DO THIS
What is the number of lines in these entries that include "points"? Write that number and no other text.
===== INFORMATION GIVEN
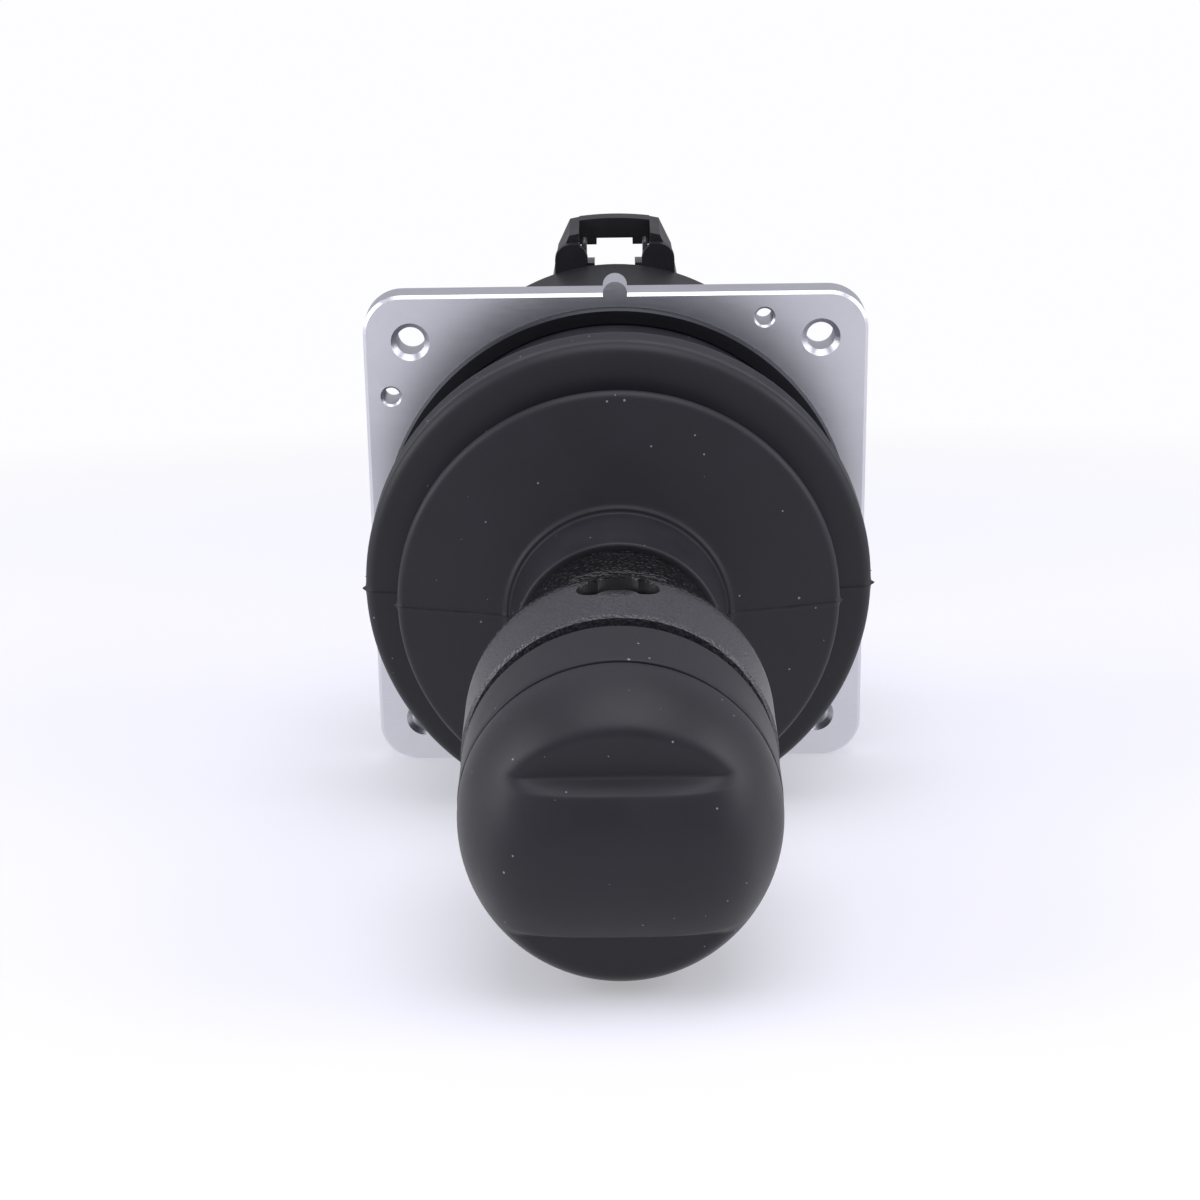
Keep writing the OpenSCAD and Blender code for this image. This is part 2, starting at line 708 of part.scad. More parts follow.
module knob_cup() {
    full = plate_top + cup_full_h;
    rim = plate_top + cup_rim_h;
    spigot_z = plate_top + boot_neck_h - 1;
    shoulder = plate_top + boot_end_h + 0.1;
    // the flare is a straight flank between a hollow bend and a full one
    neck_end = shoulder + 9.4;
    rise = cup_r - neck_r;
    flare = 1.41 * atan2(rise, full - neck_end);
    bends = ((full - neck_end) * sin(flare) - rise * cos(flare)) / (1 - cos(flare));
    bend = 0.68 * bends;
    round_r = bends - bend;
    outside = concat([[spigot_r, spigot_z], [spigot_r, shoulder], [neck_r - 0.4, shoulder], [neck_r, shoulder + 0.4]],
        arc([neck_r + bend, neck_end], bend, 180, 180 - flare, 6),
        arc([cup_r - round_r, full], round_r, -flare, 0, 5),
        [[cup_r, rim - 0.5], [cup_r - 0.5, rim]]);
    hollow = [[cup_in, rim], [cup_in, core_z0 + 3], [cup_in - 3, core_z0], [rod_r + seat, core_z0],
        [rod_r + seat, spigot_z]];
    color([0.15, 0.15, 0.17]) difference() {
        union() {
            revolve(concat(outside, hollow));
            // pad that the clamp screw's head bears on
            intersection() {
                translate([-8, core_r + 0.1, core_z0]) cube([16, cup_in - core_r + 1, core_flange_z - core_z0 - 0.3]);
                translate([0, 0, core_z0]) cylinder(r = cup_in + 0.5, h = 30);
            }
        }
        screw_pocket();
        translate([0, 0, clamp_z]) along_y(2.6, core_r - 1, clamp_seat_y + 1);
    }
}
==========
===== INFORMATION GIVEN
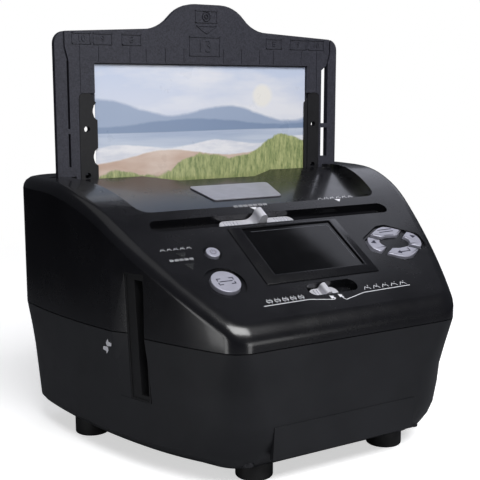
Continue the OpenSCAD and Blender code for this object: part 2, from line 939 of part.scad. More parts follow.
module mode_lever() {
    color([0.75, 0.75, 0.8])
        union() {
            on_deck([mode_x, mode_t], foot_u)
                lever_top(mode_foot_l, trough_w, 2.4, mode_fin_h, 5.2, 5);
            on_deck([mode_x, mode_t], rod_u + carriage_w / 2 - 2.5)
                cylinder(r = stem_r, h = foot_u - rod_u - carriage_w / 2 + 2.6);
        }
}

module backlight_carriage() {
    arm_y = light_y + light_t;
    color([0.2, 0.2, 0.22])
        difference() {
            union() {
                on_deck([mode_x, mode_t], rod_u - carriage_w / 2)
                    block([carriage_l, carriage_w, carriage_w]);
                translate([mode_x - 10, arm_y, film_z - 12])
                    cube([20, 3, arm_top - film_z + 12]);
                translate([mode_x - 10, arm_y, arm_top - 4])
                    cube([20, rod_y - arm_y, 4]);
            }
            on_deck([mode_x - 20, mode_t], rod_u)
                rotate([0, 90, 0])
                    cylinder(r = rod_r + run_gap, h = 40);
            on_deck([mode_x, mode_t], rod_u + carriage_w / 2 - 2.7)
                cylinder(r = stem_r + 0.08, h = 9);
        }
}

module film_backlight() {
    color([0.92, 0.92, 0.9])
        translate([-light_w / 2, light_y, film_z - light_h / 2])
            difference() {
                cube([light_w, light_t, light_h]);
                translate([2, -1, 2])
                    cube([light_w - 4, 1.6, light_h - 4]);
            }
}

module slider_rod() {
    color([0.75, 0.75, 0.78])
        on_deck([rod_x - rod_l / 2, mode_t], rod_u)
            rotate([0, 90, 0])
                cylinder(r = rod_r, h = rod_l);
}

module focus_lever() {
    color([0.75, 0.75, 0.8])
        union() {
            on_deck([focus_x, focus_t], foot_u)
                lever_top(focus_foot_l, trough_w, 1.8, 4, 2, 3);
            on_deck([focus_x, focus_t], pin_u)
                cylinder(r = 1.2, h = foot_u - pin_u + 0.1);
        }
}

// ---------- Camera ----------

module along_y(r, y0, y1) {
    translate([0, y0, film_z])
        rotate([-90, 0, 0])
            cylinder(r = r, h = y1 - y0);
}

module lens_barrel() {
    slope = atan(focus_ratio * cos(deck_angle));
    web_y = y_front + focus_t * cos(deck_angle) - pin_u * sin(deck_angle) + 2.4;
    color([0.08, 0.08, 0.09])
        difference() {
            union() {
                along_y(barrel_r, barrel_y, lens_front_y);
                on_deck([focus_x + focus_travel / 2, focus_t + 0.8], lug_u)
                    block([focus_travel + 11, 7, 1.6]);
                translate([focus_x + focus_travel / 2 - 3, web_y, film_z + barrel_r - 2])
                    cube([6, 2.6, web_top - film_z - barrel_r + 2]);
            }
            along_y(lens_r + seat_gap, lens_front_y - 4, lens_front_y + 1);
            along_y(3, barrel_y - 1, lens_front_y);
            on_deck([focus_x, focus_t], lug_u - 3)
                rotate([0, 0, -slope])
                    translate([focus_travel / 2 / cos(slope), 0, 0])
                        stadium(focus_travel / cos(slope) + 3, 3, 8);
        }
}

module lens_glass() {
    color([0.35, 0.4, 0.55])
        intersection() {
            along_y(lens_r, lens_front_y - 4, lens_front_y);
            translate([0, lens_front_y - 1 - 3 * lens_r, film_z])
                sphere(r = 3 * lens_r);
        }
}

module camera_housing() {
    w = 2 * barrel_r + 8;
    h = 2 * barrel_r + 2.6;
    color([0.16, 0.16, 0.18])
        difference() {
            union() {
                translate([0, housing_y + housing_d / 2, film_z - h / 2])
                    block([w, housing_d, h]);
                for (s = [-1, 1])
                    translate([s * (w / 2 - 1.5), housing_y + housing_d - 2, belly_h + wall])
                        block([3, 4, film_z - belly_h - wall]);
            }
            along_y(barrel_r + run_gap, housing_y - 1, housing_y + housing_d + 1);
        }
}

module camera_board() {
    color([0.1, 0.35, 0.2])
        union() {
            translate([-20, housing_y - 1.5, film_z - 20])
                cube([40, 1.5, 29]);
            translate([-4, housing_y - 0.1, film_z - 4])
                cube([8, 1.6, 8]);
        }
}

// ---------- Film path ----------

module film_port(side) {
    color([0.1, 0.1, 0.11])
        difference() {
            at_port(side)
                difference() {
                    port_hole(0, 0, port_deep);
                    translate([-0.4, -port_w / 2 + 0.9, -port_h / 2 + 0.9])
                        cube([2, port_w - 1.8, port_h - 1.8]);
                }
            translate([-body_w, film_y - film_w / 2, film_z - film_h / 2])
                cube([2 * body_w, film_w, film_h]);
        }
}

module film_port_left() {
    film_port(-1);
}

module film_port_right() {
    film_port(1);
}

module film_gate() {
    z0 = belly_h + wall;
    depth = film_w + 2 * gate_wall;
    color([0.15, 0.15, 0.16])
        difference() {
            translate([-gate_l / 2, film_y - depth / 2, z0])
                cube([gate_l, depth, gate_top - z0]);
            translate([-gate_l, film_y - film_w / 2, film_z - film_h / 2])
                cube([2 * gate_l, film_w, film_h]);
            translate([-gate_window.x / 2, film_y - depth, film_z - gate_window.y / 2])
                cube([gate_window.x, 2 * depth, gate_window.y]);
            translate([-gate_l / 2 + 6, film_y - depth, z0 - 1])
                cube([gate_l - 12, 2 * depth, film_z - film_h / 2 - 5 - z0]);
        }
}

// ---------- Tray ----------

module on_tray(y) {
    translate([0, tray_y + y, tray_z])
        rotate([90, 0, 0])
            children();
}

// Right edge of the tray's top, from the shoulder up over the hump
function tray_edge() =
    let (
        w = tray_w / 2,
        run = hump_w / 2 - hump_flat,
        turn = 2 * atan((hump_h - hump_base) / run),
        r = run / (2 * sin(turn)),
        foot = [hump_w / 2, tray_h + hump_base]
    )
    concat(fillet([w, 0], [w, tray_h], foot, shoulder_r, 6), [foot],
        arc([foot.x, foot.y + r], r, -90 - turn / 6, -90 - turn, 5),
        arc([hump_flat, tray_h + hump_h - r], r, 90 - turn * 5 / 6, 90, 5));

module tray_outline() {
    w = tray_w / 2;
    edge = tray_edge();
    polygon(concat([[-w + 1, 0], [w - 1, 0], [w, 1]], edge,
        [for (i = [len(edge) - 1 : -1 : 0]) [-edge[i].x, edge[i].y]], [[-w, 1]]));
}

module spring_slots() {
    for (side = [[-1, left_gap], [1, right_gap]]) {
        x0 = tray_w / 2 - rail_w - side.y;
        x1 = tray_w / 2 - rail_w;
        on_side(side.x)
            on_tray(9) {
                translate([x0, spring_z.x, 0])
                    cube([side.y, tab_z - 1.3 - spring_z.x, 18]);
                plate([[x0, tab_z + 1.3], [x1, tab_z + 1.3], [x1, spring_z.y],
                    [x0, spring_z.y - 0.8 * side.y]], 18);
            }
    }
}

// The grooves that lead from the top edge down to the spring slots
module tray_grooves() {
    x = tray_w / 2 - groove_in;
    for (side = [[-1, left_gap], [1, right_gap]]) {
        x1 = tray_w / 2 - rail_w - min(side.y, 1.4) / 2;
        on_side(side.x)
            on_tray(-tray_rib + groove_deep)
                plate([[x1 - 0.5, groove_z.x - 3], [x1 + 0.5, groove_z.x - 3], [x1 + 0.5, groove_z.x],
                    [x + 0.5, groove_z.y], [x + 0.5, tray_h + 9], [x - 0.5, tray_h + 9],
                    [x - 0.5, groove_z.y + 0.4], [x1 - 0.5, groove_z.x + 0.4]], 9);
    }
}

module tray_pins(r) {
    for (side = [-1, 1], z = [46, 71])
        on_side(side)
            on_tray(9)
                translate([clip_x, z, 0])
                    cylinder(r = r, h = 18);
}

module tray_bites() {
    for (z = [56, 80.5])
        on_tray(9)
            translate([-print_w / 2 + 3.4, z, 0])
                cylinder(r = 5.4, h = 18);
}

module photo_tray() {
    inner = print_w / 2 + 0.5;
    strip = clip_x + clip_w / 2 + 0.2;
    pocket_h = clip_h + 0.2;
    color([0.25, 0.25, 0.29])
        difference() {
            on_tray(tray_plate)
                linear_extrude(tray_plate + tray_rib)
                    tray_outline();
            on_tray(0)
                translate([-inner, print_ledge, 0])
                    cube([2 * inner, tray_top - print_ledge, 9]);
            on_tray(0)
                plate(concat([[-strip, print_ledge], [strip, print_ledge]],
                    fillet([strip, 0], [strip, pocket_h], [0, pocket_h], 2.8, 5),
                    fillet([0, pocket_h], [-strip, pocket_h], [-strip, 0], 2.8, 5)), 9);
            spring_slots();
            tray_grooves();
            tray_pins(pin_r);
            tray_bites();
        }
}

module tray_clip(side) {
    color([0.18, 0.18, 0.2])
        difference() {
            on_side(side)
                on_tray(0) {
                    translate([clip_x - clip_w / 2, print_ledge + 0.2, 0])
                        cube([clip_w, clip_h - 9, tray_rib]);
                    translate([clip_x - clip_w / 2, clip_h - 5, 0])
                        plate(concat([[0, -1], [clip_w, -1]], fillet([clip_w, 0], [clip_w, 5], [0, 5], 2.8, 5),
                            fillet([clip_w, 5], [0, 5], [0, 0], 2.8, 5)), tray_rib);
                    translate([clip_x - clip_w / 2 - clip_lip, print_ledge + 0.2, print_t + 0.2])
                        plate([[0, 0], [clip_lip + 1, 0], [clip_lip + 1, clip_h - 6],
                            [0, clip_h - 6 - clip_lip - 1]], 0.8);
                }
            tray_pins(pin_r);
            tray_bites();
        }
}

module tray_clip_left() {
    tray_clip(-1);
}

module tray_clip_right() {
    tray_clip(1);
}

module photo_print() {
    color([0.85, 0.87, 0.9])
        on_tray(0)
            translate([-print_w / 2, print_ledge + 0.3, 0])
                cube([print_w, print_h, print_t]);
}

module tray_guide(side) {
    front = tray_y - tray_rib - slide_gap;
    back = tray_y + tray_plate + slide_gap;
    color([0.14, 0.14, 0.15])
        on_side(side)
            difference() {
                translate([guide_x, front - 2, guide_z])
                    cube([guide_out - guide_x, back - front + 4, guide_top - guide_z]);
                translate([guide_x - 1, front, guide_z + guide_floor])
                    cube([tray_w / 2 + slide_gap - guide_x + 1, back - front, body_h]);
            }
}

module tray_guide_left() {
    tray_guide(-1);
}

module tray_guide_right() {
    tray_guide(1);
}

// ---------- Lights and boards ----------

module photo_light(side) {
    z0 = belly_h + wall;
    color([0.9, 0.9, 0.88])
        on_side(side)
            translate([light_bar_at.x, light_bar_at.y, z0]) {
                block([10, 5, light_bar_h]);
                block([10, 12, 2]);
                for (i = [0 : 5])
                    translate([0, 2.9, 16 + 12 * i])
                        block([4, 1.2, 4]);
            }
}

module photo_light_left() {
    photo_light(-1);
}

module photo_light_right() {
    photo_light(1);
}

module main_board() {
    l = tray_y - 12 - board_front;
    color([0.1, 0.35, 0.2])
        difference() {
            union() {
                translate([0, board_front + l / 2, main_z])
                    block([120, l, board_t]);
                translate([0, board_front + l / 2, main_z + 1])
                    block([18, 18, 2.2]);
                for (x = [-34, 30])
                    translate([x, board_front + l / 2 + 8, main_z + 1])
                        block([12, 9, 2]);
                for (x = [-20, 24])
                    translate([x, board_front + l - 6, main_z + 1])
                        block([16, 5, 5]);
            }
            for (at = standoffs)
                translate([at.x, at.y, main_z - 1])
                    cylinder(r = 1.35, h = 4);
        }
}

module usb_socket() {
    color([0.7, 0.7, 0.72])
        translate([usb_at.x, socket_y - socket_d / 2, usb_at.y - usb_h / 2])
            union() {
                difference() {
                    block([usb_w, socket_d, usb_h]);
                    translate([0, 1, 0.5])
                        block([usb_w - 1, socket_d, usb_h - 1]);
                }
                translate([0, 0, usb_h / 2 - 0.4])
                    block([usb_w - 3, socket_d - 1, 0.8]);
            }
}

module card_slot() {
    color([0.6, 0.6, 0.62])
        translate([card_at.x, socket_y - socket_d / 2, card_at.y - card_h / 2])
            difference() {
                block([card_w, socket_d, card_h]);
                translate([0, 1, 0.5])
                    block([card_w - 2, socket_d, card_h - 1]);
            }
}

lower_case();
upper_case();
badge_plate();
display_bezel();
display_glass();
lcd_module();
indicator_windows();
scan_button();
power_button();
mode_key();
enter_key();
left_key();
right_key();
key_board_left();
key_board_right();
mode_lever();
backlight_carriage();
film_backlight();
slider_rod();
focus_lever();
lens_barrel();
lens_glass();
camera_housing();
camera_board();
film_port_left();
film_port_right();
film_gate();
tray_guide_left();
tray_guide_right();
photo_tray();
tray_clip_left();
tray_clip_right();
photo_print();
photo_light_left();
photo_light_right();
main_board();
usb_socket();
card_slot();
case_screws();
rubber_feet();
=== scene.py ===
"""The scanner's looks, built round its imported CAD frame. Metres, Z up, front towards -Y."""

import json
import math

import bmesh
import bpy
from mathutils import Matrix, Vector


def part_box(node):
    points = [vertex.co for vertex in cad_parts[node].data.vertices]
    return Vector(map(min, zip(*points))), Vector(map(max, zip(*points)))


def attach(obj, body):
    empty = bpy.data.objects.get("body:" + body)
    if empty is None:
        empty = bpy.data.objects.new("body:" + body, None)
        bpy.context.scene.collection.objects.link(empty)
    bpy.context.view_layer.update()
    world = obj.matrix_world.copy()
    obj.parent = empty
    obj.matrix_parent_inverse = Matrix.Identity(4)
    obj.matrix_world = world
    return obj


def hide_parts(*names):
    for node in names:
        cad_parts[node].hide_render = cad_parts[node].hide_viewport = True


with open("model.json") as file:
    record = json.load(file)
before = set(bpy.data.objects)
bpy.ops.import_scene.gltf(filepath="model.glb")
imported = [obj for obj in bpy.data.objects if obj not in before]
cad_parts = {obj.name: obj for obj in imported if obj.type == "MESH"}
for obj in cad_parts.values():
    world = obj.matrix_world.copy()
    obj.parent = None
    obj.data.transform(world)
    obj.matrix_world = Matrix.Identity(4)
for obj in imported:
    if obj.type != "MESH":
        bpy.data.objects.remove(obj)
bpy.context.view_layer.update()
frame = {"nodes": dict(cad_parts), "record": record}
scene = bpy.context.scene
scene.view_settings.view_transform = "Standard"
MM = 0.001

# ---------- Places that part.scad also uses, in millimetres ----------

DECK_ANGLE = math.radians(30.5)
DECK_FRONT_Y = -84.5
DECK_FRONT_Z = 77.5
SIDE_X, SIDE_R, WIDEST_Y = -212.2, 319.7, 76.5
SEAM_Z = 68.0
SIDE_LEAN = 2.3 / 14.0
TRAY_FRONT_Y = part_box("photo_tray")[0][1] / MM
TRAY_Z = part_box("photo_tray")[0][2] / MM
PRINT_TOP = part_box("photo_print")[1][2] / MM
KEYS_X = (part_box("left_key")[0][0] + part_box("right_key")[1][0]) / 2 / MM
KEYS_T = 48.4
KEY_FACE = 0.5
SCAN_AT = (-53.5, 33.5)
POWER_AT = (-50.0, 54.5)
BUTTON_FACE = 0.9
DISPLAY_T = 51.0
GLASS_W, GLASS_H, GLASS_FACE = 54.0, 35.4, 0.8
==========
TASK ANSWER
2